DATA BLOCK:
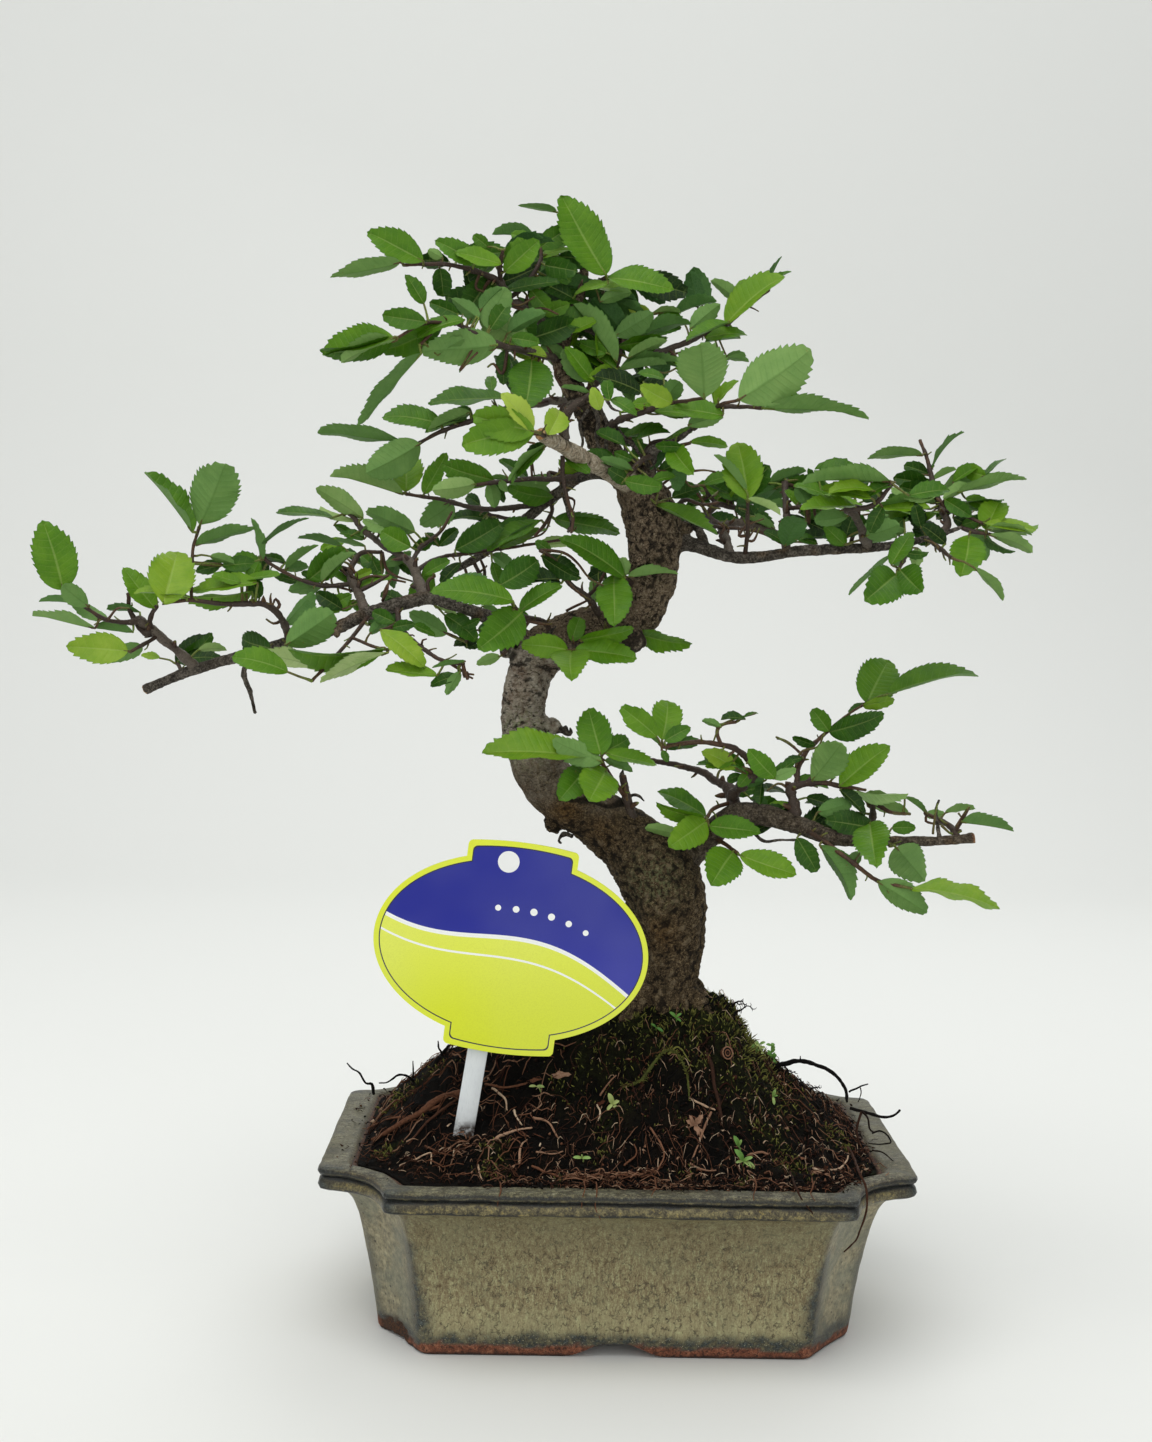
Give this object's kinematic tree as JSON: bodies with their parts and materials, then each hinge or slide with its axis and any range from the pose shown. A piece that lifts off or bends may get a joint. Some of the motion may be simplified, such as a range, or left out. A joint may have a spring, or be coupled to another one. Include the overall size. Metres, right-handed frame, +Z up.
{
  "type": "potted bonsai tree",
  "caption": "Small-leaved bonsai with an S-curved trunk in a mounded rectangular glazed tray pot, with a plant label on a stake",
  "frame": {"origin": "on the ground under the pot, below the centre of the whole object's box", "axes": "+Z up; -Y is the pot's long front side; +X is to the right seen from the front"},
  "size_m": [0.3456, 0.158, 0.3902],
  "materials": {
    "glaze": "olive grey glaze with fine mottling, unglazed at the feet",
    "drain_mesh": "moulded grid",
    "soil": "dark fibrous peat with moss and fine roots",
    "bark": "rough grey-brown bark, paler and striped across at the bend",
    "foliage": "satin leaf, paler and duller underneath",
    "label_sheet": "gloss sheet, yellow-green border round a blue field",
    "label_stake": "satin grey-white channel"
  },
  "bodies": {
    "root": {"pot": "glaze", "drainage_mesh_left": "drain_mesh", "drainage_mesh_right": "drain_mesh", "soil": "soil", "trunk": "bark", "shoot_left_tip": "foliage", "shoot_left_outer": "foliage", "shoot_left_outer_low": "foliage", "shoot_left_underside": "foliage", "shoot_left_mid": "foliage", "shoot_left_inner": "foliage", "shoot_left_hanging": "foliage", "shoot_left_front": "foliage", "shoot_left_base_low": "foliage", "shoot_left_knot": "foliage", "shoot_trunk_bend_left": "foliage", "shoot_back_left_upper": "foliage", "shoot_back_left_long": "foliage", "shoot_back_left_low": "foliage", "shoot_back_left_end": "foliage", "shoot_front_upright": "foliage", "shoot_front_tip": "foliage", "shoot_front_side": "foliage", "shoot_right_inner_upper": "foliage", "shoot_right_inner_back": "foliage", "shoot_right_upright": "foliage", "shoot_right_mid": "foliage", "shoot_right_outer": "foliage", "shoot_right_tip_low": "foliage", "shoot_right_underside": "foliage", "shoot_right_tip": "foliage", "shoot_crown_left_top": "foliage", "shoot_crown_right": "foliage", "shoot_crown_left_low": "foliage", "shoot_crown_left_mid": "foliage", "shoot_crown_leader": "foliage", "shoot_crown_right_inner": "foliage", "shoot_crown_right_low": "foliage", "shoot_upper_right_inner": "foliage", "shoot_upper_right_mid": "foliage", "shoot_upper_right_tip": "foliage", "shoot_trunk_left": "foliage", "shoot_trunk_bend_front": "foliage", "shoot_trunk_mid": "foliage", "shoot_trunk_bend_right": "foliage", "shoot_trunk_upper_front": "foliage", "shoot_low_trunk_front": "foliage", "shoot_low_inner_long": "foliage", "shoot_low_inner_upright": "foliage", "shoot_low_mid_upright": "foliage", "shoot_low_inner_hanging": "foliage", "shoot_low_hanging": "foliage", "shoot_low_outer": "foliage", "shoot_low_tip": "foliage", "shoot_low_underside": "foliage", "label_card": "label_sheet", "label_stake": "label_stake"}
  },
  "joints": []
}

PROBLEM: Each line above must be reproduced exactly as it stands.

SOLUTION TO THE PROBLEM:
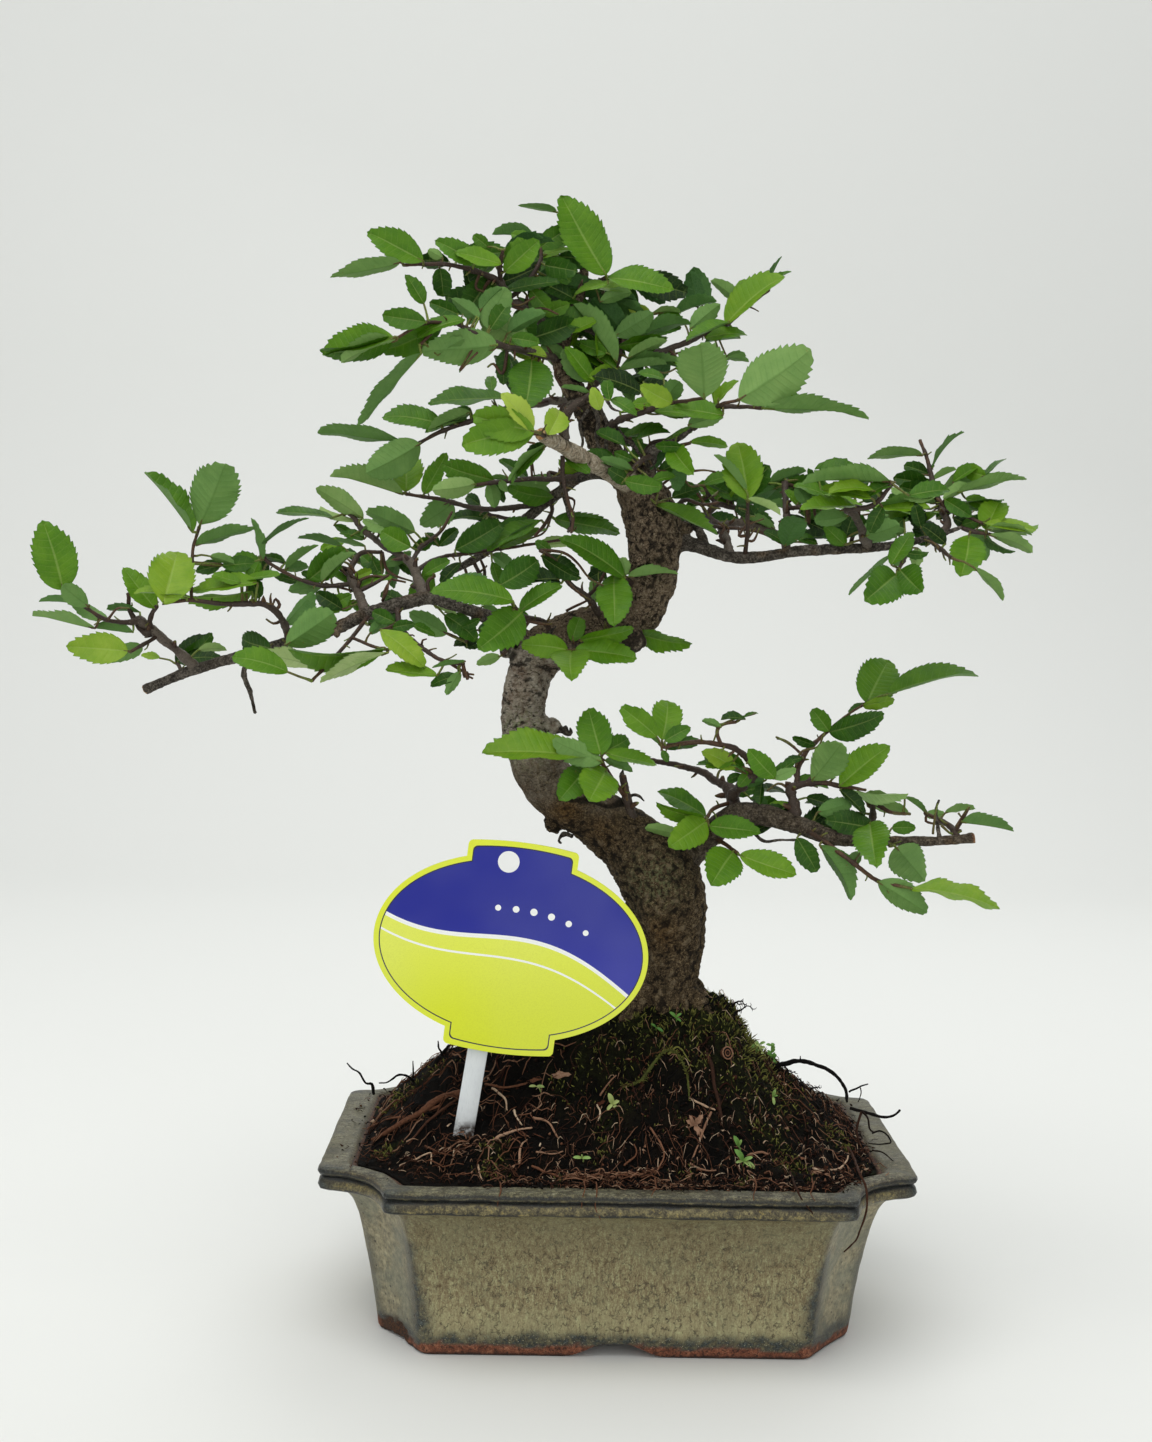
Give this object's kinematic tree as JSON: bodies with their parts and materials, then each hinge or slide with its axis and any range from the pose shown. A piece that lifts off or bends may get a joint. Some of the motion may be simplified, such as a range, or left out. A joint may have a spring, or be coupled to another one. Include the overall size. Metres, right-handed frame, +Z up.
{
  "type": "potted bonsai tree",
  "caption": "Small-leaved bonsai with an S-curved trunk in a mounded rectangular glazed tray pot, with a plant label on a stake",
  "frame": {"origin": "on the ground under the pot, below the centre of the whole object's box", "axes": "+Z up; -Y is the pot's long front side; +X is to the right seen from the front"},
  "size_m": [0.3456, 0.158, 0.3902],
  "materials": {
    "glaze": "olive grey glaze with fine mottling, unglazed at the feet",
    "drain_mesh": "moulded grid",
    "soil": "dark fibrous peat with moss and fine roots",
    "bark": "rough grey-brown bark, paler and striped across at the bend",
    "foliage": "satin leaf, paler and duller underneath",
    "label_sheet": "gloss sheet, yellow-green border round a blue field",
    "label_stake": "satin grey-white channel"
  },
  "bodies": {
    "root": {"pot": "glaze", "drainage_mesh_left": "drain_mesh", "drainage_mesh_right": "drain_mesh", "soil": "soil", "trunk": "bark", "shoot_left_tip": "foliage", "shoot_left_outer": "foliage", "shoot_left_outer_low": "foliage", "shoot_left_underside": "foliage", "shoot_left_mid": "foliage", "shoot_left_inner": "foliage", "shoot_left_hanging": "foliage", "shoot_left_front": "foliage", "shoot_left_base_low": "foliage", "shoot_left_knot": "foliage", "shoot_trunk_bend_left": "foliage", "shoot_back_left_upper": "foliage", "shoot_back_left_long": "foliage", "shoot_back_left_low": "foliage", "shoot_back_left_end": "foliage", "shoot_front_upright": "foliage", "shoot_front_tip": "foliage", "shoot_front_side": "foliage", "shoot_right_inner_upper": "foliage", "shoot_right_inner_back": "foliage", "shoot_right_upright": "foliage", "shoot_right_mid": "foliage", "shoot_right_outer": "foliage", "shoot_right_tip_low": "foliage", "shoot_right_underside": "foliage", "shoot_right_tip": "foliage", "shoot_crown_left_top": "foliage", "shoot_crown_right": "foliage", "shoot_crown_left_low": "foliage", "shoot_crown_left_mid": "foliage", "shoot_crown_leader": "foliage", "shoot_crown_right_inner": "foliage", "shoot_crown_right_low": "foliage", "shoot_upper_right_inner": "foliage", "shoot_upper_right_mid": "foliage", "shoot_upper_right_tip": "foliage", "shoot_trunk_left": "foliage", "shoot_trunk_bend_front": "foliage", "shoot_trunk_mid": "foliage", "shoot_trunk_bend_right": "foliage", "shoot_trunk_upper_front": "foliage", "shoot_low_trunk_front": "foliage", "shoot_low_inner_long": "foliage", "shoot_low_inner_upright": "foliage", "shoot_low_mid_upright": "foliage", "shoot_low_inner_hanging": "foliage", "shoot_low_hanging": "foliage", "shoot_low_outer": "foliage", "shoot_low_tip": "foliage", "shoot_low_underside": "foliage", "label_card": "label_sheet", "label_stake": "label_stake"}
  },
  "joints": []
}